Pembusukan ikan menyebabkan menurunnya kualitas mutu ikan sehingga menyebabkan ikan tidak dapat dikonsumsi oleh masyarakat. Maka dari itu mutu produk perikanan sangat bergantung dari mutu bahan bakunya.

Oleh sebab itu perlu perlu dilakukan pengawetan agar bakteri tidak dapat berkembang pada ikan. Proses pengawetan ikan yang biasa dilakukan adalah dengan cara pengasapan, pengeringan, penggaraman, pembekuan dan pendinginan.

Pengeringan merupakan suatu upaya untuk menurunkan kandungan air dalam bahan pangan. Ikan yang memiliki 60-84% kadar air akan mudah sekali mengalami kerusakan.  Sehingga pengeringan bertujuan untuk menurunkan aktivitas air dalam ikan yang berakibat pada tidak tersedianya nutrisi bagi bakteri untuk tumbuh dan ada kemungkinan bagi bakteri asal bisa mati.

Karena itu, agar ikan dapat dikonsumsi dalam jangka waktu yang lama perlu dilakukan pengeringan. Pengeringan merupakan proses pengawetan ikan yang mudah dilakukan dan biayanya murah, karena dapat menggunakan panas sinar matahari pada proses pengeringannya.

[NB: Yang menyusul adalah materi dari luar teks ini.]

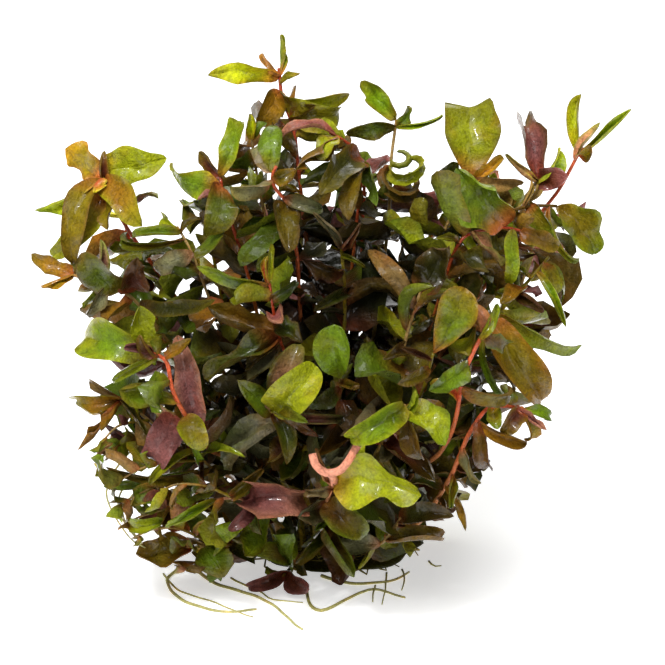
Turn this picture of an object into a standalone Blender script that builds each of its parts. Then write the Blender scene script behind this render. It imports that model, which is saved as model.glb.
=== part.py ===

Meskipun pengeringan dapat memperpanjang umur simpan daging ikan, tetapi proses pengeringan dengan perlakuan suhu tinggi juga dapat menurunkan kualitas nilai gizi ikan secara kuntitatif.

Selain itu proses pengeringan juga dapat memberikan efek perubahan warna pada daging ikan, yang semula berwarna putih, merah muda, dan hitam akan berubah menjadi warna coklat kehitaman.

Ikan asin merupakan produk perikanan yang berbahan dasar dari ikan teri yang diberikan garam konsentrasi tertentu dan kemudian dikeringkan menggunakan sinar matahari diatas para-para.

Produk perikanan ini memanfaatkan hasil samping tangkapan ikan nelayan disamping tangkapan utama seperti ikan tuna yang memiliki ukuran lebih besar dan harganya lebih mahal.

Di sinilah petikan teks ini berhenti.